* _Work required_: Quote exactly, and only, the lines from the one with "Continue the build123d" down to the one with "tone and polish.", both included.

Begin Exercise inputs

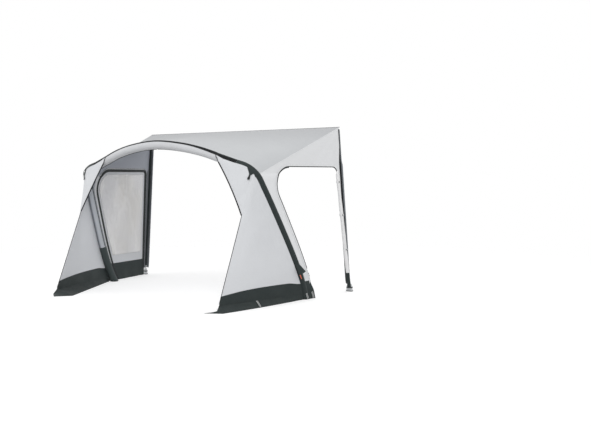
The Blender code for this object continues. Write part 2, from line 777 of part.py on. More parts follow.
tieHeights = {"roll_tie_low": 0.62, "roll_tie_middle": 1.12, "roll_tie_top": 1.60}
for name, low, high, color in (("right_roll_skirt", rollFoot, rollSplit - gap, darkCloth),
                               ("right_door_roll", rollSplit, rollTop, rollCloth)):
    rows = []
    count = max(2, round((high - low) / 0.240))
    levels = sorted(set(turns(low, high, count)) | {z for z in tieHeights.values() if low < z < high})
    steps = round(rollTurns * 11)
    for height in levels:
        near = min(abs(height - z) for z in tieHeights.values())
        squeeze = 1 - pinch * math.exp(-(near / 0.03) ** 2)
        middle = rollCentre(height)
        column = []
        for n in range(steps + 1):
            turn = 2 * math.pi * rollTurns * n / steps
            radius = (rollRadius - 0.0016 - rollPitch * turn / (2 * math.pi)) * squeeze
            column.append(middle + Vector((math.cos(turn - 1.2), math.sin(turn - 1.2), 0)) * radius)
        rows.append(column)
    sheet(name, rows, 0.0030, color)
rollAxis = (rollCentre(rollTop) - rollCentre(rollFoot)).normalized()
for name, height in tieHeights.items():
    inner = rollRadius * (1 - pinch) + 0.0008
    middle = rollCentre(height)
    x = Vector((0, 1, 0)).cross(rollAxis).normalized()
    spot = Matrix((x, rollAxis.cross(x), rollAxis)).transposed().to_4x4()
    spot.translation = middle
    outer, half = inner + tieThick, tieWidth / 2
    turned(name, [(outer, half), (outer, -half), (inner, -half), (inner, half), (outer, half)],
           spot, darkCloth)

# Rear edges: padded bars against the caravan, poles in dark sleeves, and feet
poleReach = padDepth + gap + poleSleeveOuter
poleIn = clothThick / 2 + gap + poleSleeveOuter + 0.0012
for side, hand in ((-1, "left"), (1, "right")):
    low, high = [place(side * (rearX(z) - padInwards), padDepth / 2, z) for z in (padBottom, padTop)]
    rise = (high - low).normalized()
    x = Vector((0, 1, 0)).cross(rise).normalized()
    spot = Matrix((x, rise.cross(x), rise)).transposed().to_4x4()
    spot.translation = (low + high) / 2
    box(hand + "_rear_pad", (padWidth, padDepth, (high - low).length), spot, padCloth, 0.006)

    def poleAt(height):
        ends = [onWall(side, poleReach, z, out=-poleIn) for z in (footHeight, sleeveTop)]
        return mix(ends[0], ends[1], (height - ends[0].z) / (ends[1].z - ends[0].z))

    rise = (poleAt(padTop) - poleAt(padBottom)).normalized()
    x = Vector((0, 1, 0)).cross(rise).normalized()
    turn = Matrix((x, rise.cross(x), rise)).transposed().to_4x4()
    low, high = poleAt(footHeight + 0.055), poleAt(sleeveTop)
    turn.translation = low
    tall = (high - low).length
    turned(hand + "_pole_sleeve", [(poleSleeveOuter, tall), (poleSleeveOuter, 0.0),
                                   (poleSleeveInner, 0.0), (poleSleeveInner, tall),
                                   (poleSleeveOuter, tall)], turn.copy(), darkCloth, steps=16)
    low, high = poleAt(footHeight + 0.0015), poleAt(poleTop)
    turn.translation = low
    tall = (high - low).length
    turned(hand + "_rear_pole", [(0.0, tall), (poleRadius, tall), (poleRadius, 0.0), (0.0, 0.0)],
           turn.copy(), metalGrey, steps=16)
    spot = Matrix.Translation(place(side * (rearFootHalf + 0.005), footDepth / 2, footHeight / 2))
    pivot(box(hand + "_rear_foot", (footWidth, footDepth, footHeight), spot, plasticGrey, 0.008), low)

# Front wings. Each row of cloth leaves the band, wraps the tube where it must and runs straight to
# the wing's free edge, which goes from the beam to the kink and on to the tip on the floor.
wingTurn = math.radians(1.2)
strip = clothRadius + 0.0004


def onEdge(side, share):
    # A point on a wing's free edge: 0 at the beam, 1 at the kink, 2 at the tip.
    start = along(at("wingTop", side), clothRadius, math.radians(-95))
    kink = place(side * kinkHalf, kinkReach, kinkHeight)
    tip = place(side * tipHalf, tipEdgeReach, 0.0)
    start = start + (kink - start).normalized() * 0.03
    return mix(start, kink, share) if share <= 1 else mix(kink, tip, share - 1)


def wingRow(i, side, goal, step=0.018, wraps=6, rest=5):
    # One row of points from the band to a goal on the free edge, round the tube and then straight.
    out = heading(i).cross(archNormal).normalized()
    away = goal - centre(i)
    level = Vector((away.dot(out), away.dot(archNormal)))
    toward = math.atan2(level.y, level.x)
    leave = toward + math.acos(min(clothRadius / max(level.length, clothRadius * 1.001), 1.0))
    start = bandFront(i) - wingTurn
    leave = min(start, leave)
    bulge = max(0.0, 1 - abs(abs(i) - (stationOf["bend"] + 2)) / 4)
    lifted = clothRadius + 0.0012 + 0.0030 * bulge
    wrapped = lifted * (start - leave)
    off = along(i, clothRadius if wrapped == 0 else lifted, leave)
    straight = (goal - off).length

    def spot(run):
        if run < wrapped:
            return along(i, lifted if run > 0 else clothRadius, start - run / lifted)
        return mix(off, goal, (run - wrapped) / straight)

    whole = wrapped + straight
    step = min(step, whole / (wraps + rest))
    lengths = [step * n for n in range(wraps + 1)]
    lengths += [mix(lengths[-1], whole, n / rest) for n in range(1, rest + 1)]
    return [spot(run) for run in lengths]


def wingRows(side):
    top, low = at("wingTop"), at("skirt")
    starts = [along(i * side, clothRadius, bandFront(i)) for i in range(top, low + 1)]
    upper = sharesOf(starts[:shoulder - top + 1])
    rows = [wingRow(i * side, side, onEdge(side, share))
            for i, share in zip(range(top, shoulder + 1), upper)]
    lowest = along(low * side, strip, bandFrontLeg - wingTurn).z
    last = 1 + (kinkHeight - lowest) / kinkHeight
    lower = sharesOf(starts[shoulder - top:])
    folded = []
    for n, (i, share) in enumerate(zip(range(shoulder, low + 1), lower)):
        row = wingRow(i * side, side, onEdge(side, mix(1.0, last, share)))
        folded.append(row)
    for n in range(1, len(folded) - 1):
        share = lower[n]
        for m in range(7, len(folded[n]) - 1):
            t = (m - 6) / (len(folded[n]) - 7)
            push = 0.010 * math.sin(math.pi * t) * math.sin(math.pi * share) * math.sin(7.0 * t + 1.5)
            face = (folded[n + 1][m] - folded[n - 1][m]).cross(folded[n][m + 1] - folded[n][m - 1])
            folded[n][m] = folded[n][m] + face.normalized() * push * side
    return rows, folded


edgeClear = pipingRadius + gap


def hem(columns, clear):
    # Draws the last row back from the free edge's piping, square to the edge.
    made = [list(column) for column in columns]
    for n, column in enumerate(columns):
        edge = columns[min(n + 1, len(columns) - 1)][-1] - columns[max(n - 1, 0)][-1]
        edge.normalize()
        back = (column[-2] - column[-1]).normalized()
        across = (back - edge * back.dot(edge)).length
        made[n][-1] = column[-1] + back * clear / max(across, 0.1)
    return made


wings = {}
for side, hand in ((-1, "left"), (1, "right")):
    upper, lower = wingRows(side)
    wings[hand] = upper + lower[1:]
    sheet(hand + "_wing_upper", draw(hem(upper, edgeClear), start=edgeClear + 0.0012, end=gap),
          clothThick, wingCloth)
    sheet(hand + "_wing_lower", draw(hem(lower, edgeClear), start=gap, end=gap), clothThick,
          wingCloth)
    first = at("wingTop", side)
    turnsOut = turns(bandFrontTop - (pipingRadius + 2 * gap) / clothRadius, math.radians(-95), 6)
    edge = [along(first, pipeRing + 0.0004, turn) for turn in turnsOut]
    edge += [onEdge(side, share) for share in (0.0, 0.25, 0.5, 0.75, 0.97, 1.0, 1.03)]
    edge += [onEdge(side, 1 + (1 - height / kinkHeight)) for height in (0.85, 0.55, 0.25, flapHeight)]
    cord(hand + "_wing_piping", edge, pipingRadius, cordBlack)

# Skirts and mud flaps: one strip each, from the door's edge round the leg and out along the wing
legTurns = turns(wallTurn, bandFrontLeg - wingTurn, 5)
wingShares = [n / 7 for n in range(1, 8)]
normal = Vector((tipEdgeReach - beamFootReach, beamFootHalf - tipHalf, 0)).normalized()
top, seam = at("skirt"), at("seam")
for side, hand in ((-1, "left"), (1, "right")):
    def skirtRow(i, floor=None, flare=0.0):
        # The strip at one station, from the door to the wing's free edge.
        ring = [along(i * side, strip + flare, turn, floor=floor) for turn in legTurns]
        height = ring[0].z
        ahead = doorSpan(height, -zipOut)[0]
        edgeReach = wallY - ring[0].y
        row = [onWall(side, mix(ahead, edgeReach, n / 3), height, out=mix(doorFlare[floor is not None]
               if i >= seam else 0.0, flare, n / 3)) for n in range(3)]
        row += ring
        last = ring[-1]
        share = 1 + (kinkHeight - last.z) / kinkHeight
        for t in wingShares:
            point = mix(last, onEdge(side, min(share, 2.0)), t)
            if floor is not None:
                out = Vector((normal.x * side, -normal.y, 0))
                point += out * (hemFlare - 0.02) * (1 - (1 - t) ** 2)
                point.z = floor
            row.append(point)
        return row

    levels = [skirtRow(i) for i in range(seam, top - 1, -1)]
    rows = [[level[n] for level in levels] for n in range(len(levels[0]))]
    rows[-1] = [spot + (near - spot).normalized() * edgeClear for spot, near in zip(rows[-1], rows[-2])]
    sheet(hand + "_skirt", draw(rows, start=gap, low=flapFold, high=gap), clothThick, darkCloth)
    high, low = skirtRow(seam), skirtRow(lastStation, floor=hemLift, flare=0.02)
    rows = [[low[n], mix(low[n], high[n], 0.4), high[n]] for n in range(len(low))]
    last = mix(high[-1], high[-2], edgeClear / (high[-1] - high[-2]).length)
    rows[-1] = [low[-1], mix(low[-1], last, 0.35), mix(high[-2], last, 0.75)]
    rows.append([place(side * spikeHalf, tipReach - gap, hemLift),
                 place(side * (tipHalf + 0.010), tipEdgeReach + 0.020, 0.016), last])
    sheet(hand + "_mud_flap", draw(rows, start=gap, high=flapFold), clothThick, darkCloth)

    # Ladder tabs on the right mud flap, for pegs
    for number, column in enumerate((1, 5, 12) if side > 0 else ()):
        a, b = rows[column][2], rows[column][0]
        down = (b - a).normalized()
        across = (rows[column + 1][1] - rows[column - 1][1]).normalized()
        face = down.cross(across).normalized()
        face *= math.copysign(1.0, face.x * side)
        across = face.cross(down)
        lift = clothThick / 2 + tabThick / 2 + 2 * gap
        patch = bmesh.new()
        bmesh.ops.create_grid(patch, x_segments=3, y_segments=9, size=0.5)
        openings = [f for f in patch.faces if abs(f.calc_center_median().x) < 0.1
                    and round((f.calc_center_median().y + 0.5) * 9 - 0.5) % 2 == 1]
        bmesh.ops.delete(patch, geom=openings, context="FACES_ONLY")
        for vert in patch.verts:
            x = math.copysign(0.5 if abs(vert.co.x) > 0.4 else 0.26, vert.co.x) * tabWidth
            y = (vert.co.y + 0.5) * min(tabLength, (b - a).length - 0.014) + 0.002
            vert.co = a + down * y + across * x + face * lift
        name = "peg_tab_" + ("rear", "leg", "front")[number]
        mesh = bpy.data.meshes.new(name)
        patch.to_mesh(mesh)
        patch.free()
        thicken(keep(mesh, name, plasticGrey), tabThick)

    # Corner gusset on the wing's shoulder, with a storm strap and its buckle
    net = wings[hand]

    def onWing(column, run, lift):
        # A point on the wing at a fractional column and a distance from the band, lifted off it.
        def walk(row):
            left = run
            for a, b in zip(row, row[1:]):
                if left <= (b - a).length:
                    return mix(a, b, left / (b - a).length)
                left -= (b - a).length
            return row[-1]

        n = min(int(column), len(net) - 2)
        spots = walk(net[n]), walk(net[n + 1])
        run += 0.004
        further = walk(net[n]), walk(net[n + 1])
        point = mix(spots[0], spots[1], column - n)
        ahead = mix(further[0], further[1], column - n) - point
        face = ahead.cross(spots[1] - spots[0]).normalized()
        face *= math.copysign(1.0, face.dot(Vector((0.3 * side, -1.0, 0.5))))
        return point + face * lift, face, ahead.normalized()

    starts = [0.0]
    for a, b in zip(net, net[1:]):
        starts.append(starts[-1] + (b[0] - a[0]).length)

    def columnOf(run):
        # The fractional column at a distance down the band from the wing's top.
        n = max(k for k in range(len(starts) - 1) if starts[k] <= run)
        return n + (run - starts[n]) / (starts[n + 1] - starts[n])

    middleRun = starts[shoulder - at("wingTop")] - gussetRise
    middle = columnOf(middleRun)
    lift = clothThick + 2 * gap + 0.0028
    rows = []
    for n in range(19):
        column = []
        for m in range(5):
            t = m / 4
            spread = (n / 9 - 1) * gussetHalf * (1 - 0.80 * t)
            column.append(onWing(columnOf(middleRun + spread), 0.007 + gussetLength * t, lift)[0])
        rows.append(column)
    sheet(hand + "_corner_gusset", rows, clothThick, darkCloth)
    tip, face, down = onWing(middle, 0.007 + gussetLength, lift)
    across = down.cross(face)
    raised = tip + face * (clothThick / 2 + gap + strapThick / 2) - down * 0.010
    down = (down + face * strapLean).normalized()
    strapFrame = Matrix((across, -down, across.cross(-down))).transposed().to_4x4()
    strapFrame.translation = raised + down * strapLength / 2
    strap = box(hand + "_storm_strap", (strapWidth, strapLength, strapThick), strapFrame, darkCloth)
    pivot(strap, raised)
    strapFrame.translation = raised + down * (strapLength - buckleLength / 2 - 0.006)
    buckle = box(hand + "_strap_buckle", (strapWidth + 2 * buckleWall, buckleLength, buckleThick),
                 strapFrame, plasticBlack, 0.0012)
    slot = box(hand + "_buckle_slot", (strapWidth + 2 * gap, buckleLength * 2, strapThick + 2 * gap),
               strapFrame, cordBlack, collection=cutters)
    cut(buckle, slot)
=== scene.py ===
import math

import bmesh
import bpy
from mathutils import Matrix, Vector, noise
from mathutils.bvhtree import BVHTree


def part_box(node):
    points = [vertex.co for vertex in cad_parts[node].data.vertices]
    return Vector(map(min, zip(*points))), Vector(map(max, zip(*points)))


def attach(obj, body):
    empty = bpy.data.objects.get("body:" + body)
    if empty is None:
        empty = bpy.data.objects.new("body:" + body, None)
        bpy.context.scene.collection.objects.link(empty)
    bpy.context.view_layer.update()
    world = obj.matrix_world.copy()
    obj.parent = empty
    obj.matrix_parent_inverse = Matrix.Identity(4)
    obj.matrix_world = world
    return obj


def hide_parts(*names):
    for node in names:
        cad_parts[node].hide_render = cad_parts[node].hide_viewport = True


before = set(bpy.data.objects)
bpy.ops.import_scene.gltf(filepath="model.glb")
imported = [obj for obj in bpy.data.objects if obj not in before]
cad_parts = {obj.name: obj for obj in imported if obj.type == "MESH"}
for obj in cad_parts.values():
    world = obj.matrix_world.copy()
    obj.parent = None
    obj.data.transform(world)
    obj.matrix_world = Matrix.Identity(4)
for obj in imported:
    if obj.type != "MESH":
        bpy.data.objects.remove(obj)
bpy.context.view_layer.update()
print("frame loaded:", len(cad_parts), "nodes")

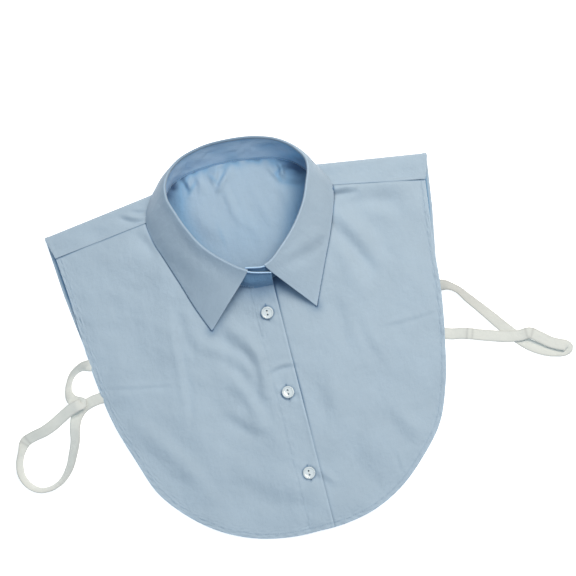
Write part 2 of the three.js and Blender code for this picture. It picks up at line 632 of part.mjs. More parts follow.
// Flat elastic strap from under the front panel's side edge, round its loop, to the back panel's
function elastic(side) {
  const sign = SIGN[side];
  const frontY = -STRAP_ENDS[side].front * BODY_LENGTH;
  const backY = -STRAP_ENDS[side].back * BODY_LENGTH;
  const frontX = sideEdgeX(side, -frontY);
  const backX = sideEdgeX(side, -backY);
  const middle = point((frontX + backX) / 2, (frontY + backY) / 2);
  const between = CLOTH + CLEAR + STRAP_WALL / 2;
  const sewn = (x, y) => [
    { x: x - sign * STRAP_TUCK, y, z: between, lean: 0 },
    { x, y, z: between, lean: 0 },
  ];
  const loop = STRAP_ROUTES[side].map((row) => {
    const lean = THREE.MathUtils.degToRad(row.lean);
    return {
      x: middle.x + sign * row.out * STRAP_REACH,
      y: middle.y - row.down * STRAP_REACH,
      z: row.lift + (STRAP_WIDTH * Math.sin(lean) + STRAP_WALL * Math.cos(lean)) / 2 + STRAP_CLEAR,
      lean: row.lean,
    };
  });
  const rows = [...sewn(frontX, frontY), ...loop, ...sewn(backX, backY).reverse()];
  const route = tableCurve(rows, spaceStride);
  const stepped = (u) => {
    const place = u * (rows.length - 1);
    const row = Math.min(Math.floor(place), rows.length - 2);
    return mix(route.stops[row], route.stops[row + 1], place - row);
  };
  const middleAt = (t) => {
    const at = route.at(t);
    return point(at.x, at.y, at.z);
  };
  const surface = (u, v) => {
    const t = stepped(u);
    const nudge = 0.004;
    const along = middleAt(Math.min(t + nudge, 1)).sub(middleAt(Math.max(t - nudge, 0))).normalize();
    const level = along.clone().cross(UP).normalize();
    const lean = THREE.MathUtils.degToRad(route.at(t).lean);
    const across = level.applyAxisAngle(along, lean);
    return middleAt(t).addScaledVector(across, (v - 0.5) * STRAP_WIDTH);
  };
  return sheetSolid(surface, (rows.length - 1) * STRAP_STEPS_PER_ROW, 1, STRAP_WALL);
}

// Two-hole shirt button with a raised rim, its underside at z = 0
function buttonGeometry() {
  const bottomRadius = BUTTON_RADIUS - 1;
  const profile = [
    [0, 0],
    [bottomRadius, 0],
    [BUTTON_RADIUS, 0.45 * BUTTON_THICKNESS],
    [BUTTON_RADIUS - 0.3, 0.9 * BUTTON_THICKNESS],
    [BUTTON_RADIUS - 0.5 * BUTTON_RIM, BUTTON_THICKNESS],
    [BUTTON_RADIUS - BUTTON_RIM, 0.9 * BUTTON_THICKNESS],
    [BUTTON_RADIUS - 1.6 * BUTTON_RIM, BUTTON_THICKNESS - BUTTON_RECESS],
    [0, BUTTON_THICKNESS - BUTTON_RECESS],
  ].map(([x, y]) => new THREE.Vector2(x, y));
  const disc = new THREE.LatheGeometry(profile, BUTTON_SIDES).rotateX(Math.PI / 2);
  let solid = toManifold(disc);
  for (const end of [-1, 1]) {
    const depth = 4 * BUTTON_THICKNESS;
    const drill = new THREE.CylinderGeometry(THREAD_HOLE_RADIUS, THREAD_HOLE_RADIUS, depth, HOLE_SIDES)
      .rotateX(Math.PI / 2)
      .translate(0, end * THREAD_HOLE_SPACING / 2, 0);
    solid = solid.subtract(toManifold(drill));
  }
  return fromManifold(solid);
}

const materials = {
  cotton: new THREE.MeshStandardMaterial({ color: 0xa9bccd, roughness: 0.85, metalness: 0 }),
  elastic: new THREE.MeshStandardMaterial({ color: 0xe3e6e1, roughness: 0.75, metalness: 0 }),
  button: new THREE.MeshStandardMaterial({ color: 0xe6ebee, roughness: 0.25, metalness: 0 }),
};

const model = new THREE.Group();

function addPiece(name, geometry, material) {
  const mesh = new THREE.Mesh(geometry, material);
  mesh.name = name;
  model.add(mesh);
  return mesh;
}

addPiece('back_panel', backPanel(), materials.cotton);
addPiece('front_panel_left', frontPanel('left'), materials.cotton);
addPiece('front_panel_right', frontPanel('right'), materials.cotton);
addPiece('collar_stand', collarStand(), materials.cotton);
addPiece('collar_leaf', collarLeaf(), materials.cotton);
addPiece('elastic_left', elastic('left'), materials.elastic);
addPiece('elastic_right', elastic('right'), materials.elastic);

// Buttons lie on the left front, square to its slope
for (let i = 0; i < BUTTON_COUNT; i += 1) {
  const x = FIRST_BUTTON.x + BUTTON_PITCH.x * i;
  const y = FIRST_BUTTON.y + BUTTON_PITCH.y * i;
  const reach = 4;
  const slopeX = (frontHeight('left', x + reach, y) - frontHeight('left', x - reach, y)) / (2 * reach);
  const slopeY = (frontHeight('left', x, y + reach) - frontHeight('left', x, y - reach)) / (2 * reach);
  const normal = point(-slopeX, -slopeY, 1).normalize();
  const button = addPiece(`button_${i + 1}`, buttonGeometry(), materials.button);
  button.quaternion.setFromUnitVectors(UP, normal);
  button.position
    .set(x, y, frontHeight('left', x, y))
    .addScaledVector(normal, CLOTH / 2 + CLEAR);
}

// Origin: the middle of the underside
model.updateMatrixWorld(true);
const box = new THREE.Box3().setFromObject(model, true);
const middle = box.getCenter(point(0, 0));
model.position.set(-middle.x, -middle.y, -box.min.z);

export default model;
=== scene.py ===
"""Detachable shirt collar: a false shirt front and back with a collar, lying face up on a floor.

The cloth is worked out in millimetres about the centre front of the neck, as its pattern is drawn,
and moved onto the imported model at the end. X runs along the shoulders, Y from the hem towards the
back of the neck and Z is up. "Left" and "right" are the viewer's.
"""

import math

import bpy
import numpy as np
from mathutils import Matrix, Vector


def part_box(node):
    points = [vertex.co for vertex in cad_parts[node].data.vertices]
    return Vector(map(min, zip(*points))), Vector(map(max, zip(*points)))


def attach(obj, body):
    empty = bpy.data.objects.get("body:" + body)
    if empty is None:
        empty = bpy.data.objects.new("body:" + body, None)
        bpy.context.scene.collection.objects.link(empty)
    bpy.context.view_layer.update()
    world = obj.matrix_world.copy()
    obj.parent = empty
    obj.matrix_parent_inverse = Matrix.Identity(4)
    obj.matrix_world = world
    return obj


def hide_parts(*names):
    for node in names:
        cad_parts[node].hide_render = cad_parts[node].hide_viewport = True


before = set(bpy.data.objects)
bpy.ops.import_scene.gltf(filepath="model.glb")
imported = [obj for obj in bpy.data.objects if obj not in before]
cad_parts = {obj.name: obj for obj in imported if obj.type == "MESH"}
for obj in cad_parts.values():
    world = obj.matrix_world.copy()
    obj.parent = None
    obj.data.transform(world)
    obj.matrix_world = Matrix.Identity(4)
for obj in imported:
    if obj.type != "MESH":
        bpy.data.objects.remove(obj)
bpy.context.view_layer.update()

# Sizes of the body and collar
BODY_HALF_WIDTH = 182.0
BODY_LENGTH = 242.0
NECK_HALF_WIDTH = 68.0
NECK_DEPTH = 125.0
COLLAR_HEIGHT = 36.0
HEM_LAP = 12.0  # how far each front runs past the centre at the hem
SEAM_ALLOWANCE = 2.2  # how far the panels run on past the neck seam
SOLID_CLOTH = 1.1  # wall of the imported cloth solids
CLEAR = 0.35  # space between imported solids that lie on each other

# Heights of the laid cloth
FRONT_REST = 3.6  # middle of the fronts above the table
NECK_LIFT = 6.6  # how much higher they lie at the neck seam
NECK_LIFT_REACH = 38.0
SHOULDER_LIFT_REACH = 45.0
FOLD_FADE = 14.0  # distance from a seam over which folds die out
FOLD_RADIUS_TIP = 3.0  # rolled fold of a shoulder at its tip
FOLD_RADIUS_NECK = 4.9  # and beside the collar
FRONT_LAP = 1.7  # the left front above the right one
LAP_START, LAP_END = -46.0, -13.0  # x over which it climbs there
EDGE_DROOP = 1.0  # how far the fronts sink towards the back panel at the hem
EDGE_DROOP_REACH = 15.0

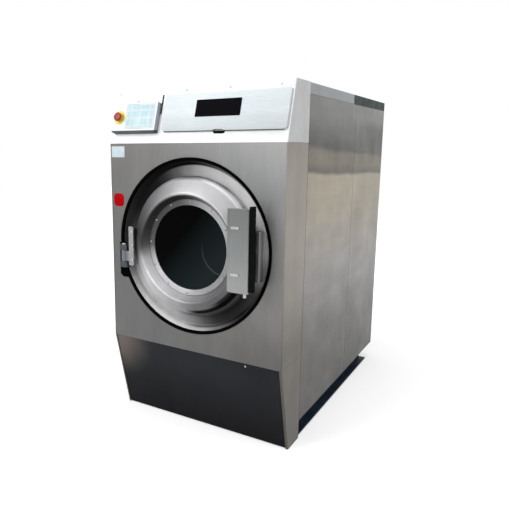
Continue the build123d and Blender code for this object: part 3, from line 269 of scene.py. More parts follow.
def brushed(name, colour, grain, rough=0.34, tone=0.10, metal=0.4, fades=(), patch=1.6, gloss=0.3):
    """Ground sheet: hair lines drawn out along one axis, slow clouds of tone and polish.

    Colour is a colour, or a function that makes one from the tree and the place. Grain is the
    scale of the lines on each axis, small along the line. Each fade holds faded's last five."""
    made, tree, shader = new_material(name, gloss)
    point = object_point(tree)
    hair = noise(tree, object_point(tree, grain), 900.0, 2.0, 0.6)
    broad = noise(tree, object_point(tree, grain), 10.8, 3.0, 0.55)
    cloud = noise(tree, point, patch, 3.0, 0.45)
    base = colour(tree, point) if callable(colour) else shade(colour, 1)
    base = darkened(tree, base, spread(tree, cloud, 1 - tone, 1 + tone, 0.35, 0.65))
    for value, depth in ((hair, 0.10), (broad, 0.06)):
        base = darkened(tree, base, spread(tree, value, 1 - depth, 1 + depth))
    for fade in fades:
        base = faded(tree, base, point, *fade)
    tree.links.new(base, shader.inputs["Base Color"])
    shader.inputs["Metallic"].default_value = metal
    smear = maths(tree, "ADD", hair, noise(tree, point, 7.0, 6.0))
    tree.links.new(spread(tree, smear, rough - 0.07, rough + 0.10, 0.7, 1.3), shader.inputs["Roughness"])
    bumped(tree, shader, hair, 0.0004, 0.25)
    return made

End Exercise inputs

* _The answer_:
Continue the build123d and Blender code for this object: part 3, from line 269 of scene.py. More parts follow.
def brushed(name, colour, grain, rough=0.34, tone=0.10, metal=0.4, fades=(), patch=1.6, gloss=0.3):
    """Ground sheet: hair lines drawn out along one axis, slow clouds of tone and polish.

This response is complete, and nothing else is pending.